GIVEN DATA:
______________________________

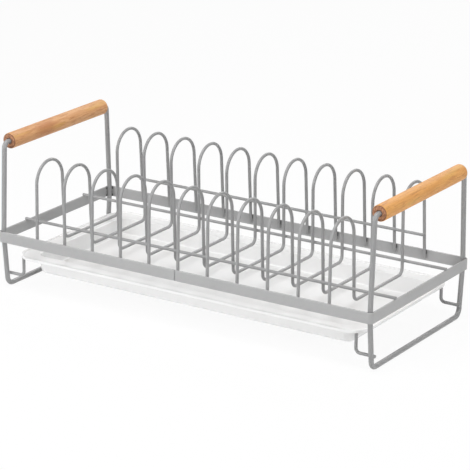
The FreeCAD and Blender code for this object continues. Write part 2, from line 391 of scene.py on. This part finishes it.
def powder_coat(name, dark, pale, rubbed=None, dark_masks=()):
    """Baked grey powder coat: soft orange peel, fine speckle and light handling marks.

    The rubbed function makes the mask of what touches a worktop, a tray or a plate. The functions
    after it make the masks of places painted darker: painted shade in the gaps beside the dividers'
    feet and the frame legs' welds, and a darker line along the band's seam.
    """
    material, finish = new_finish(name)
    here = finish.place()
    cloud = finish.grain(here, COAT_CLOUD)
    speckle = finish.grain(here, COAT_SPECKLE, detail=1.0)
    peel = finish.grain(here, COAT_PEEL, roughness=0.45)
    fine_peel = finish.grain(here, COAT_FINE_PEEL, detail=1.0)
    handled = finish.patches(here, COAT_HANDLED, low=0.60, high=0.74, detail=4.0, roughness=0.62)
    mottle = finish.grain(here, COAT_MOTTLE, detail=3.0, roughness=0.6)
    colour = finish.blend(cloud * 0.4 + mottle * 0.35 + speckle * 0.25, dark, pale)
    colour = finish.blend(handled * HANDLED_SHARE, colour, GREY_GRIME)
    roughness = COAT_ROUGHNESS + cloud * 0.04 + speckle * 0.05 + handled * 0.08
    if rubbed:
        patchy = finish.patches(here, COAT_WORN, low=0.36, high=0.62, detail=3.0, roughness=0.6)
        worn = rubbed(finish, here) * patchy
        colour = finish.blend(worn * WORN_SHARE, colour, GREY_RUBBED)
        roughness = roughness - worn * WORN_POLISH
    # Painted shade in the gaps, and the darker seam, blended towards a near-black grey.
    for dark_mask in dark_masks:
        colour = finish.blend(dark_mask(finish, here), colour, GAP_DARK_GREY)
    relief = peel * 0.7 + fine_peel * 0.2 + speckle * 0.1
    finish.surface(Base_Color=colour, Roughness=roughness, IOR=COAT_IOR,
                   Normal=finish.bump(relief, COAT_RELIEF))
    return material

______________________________

EXERCISE REQUIREMENTS:
Repeat the material word for word from its opening line up to and including the line containing "light handling marks.".

RESPONSE TO THE TASK:
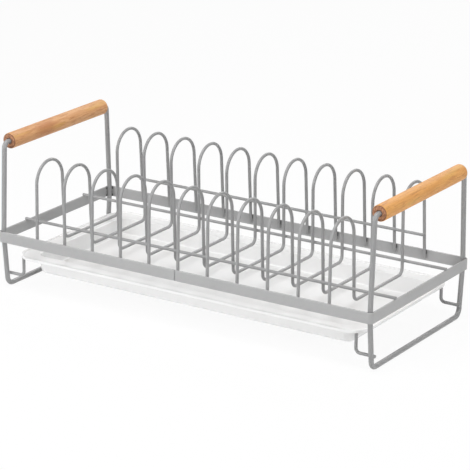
The FreeCAD and Blender code for this object continues. Write part 2, from line 391 of scene.py on. This part finishes it.
def powder_coat(name, dark, pale, rubbed=None, dark_masks=()):
    """Baked grey powder coat: soft orange peel, fine speckle and light handling marks.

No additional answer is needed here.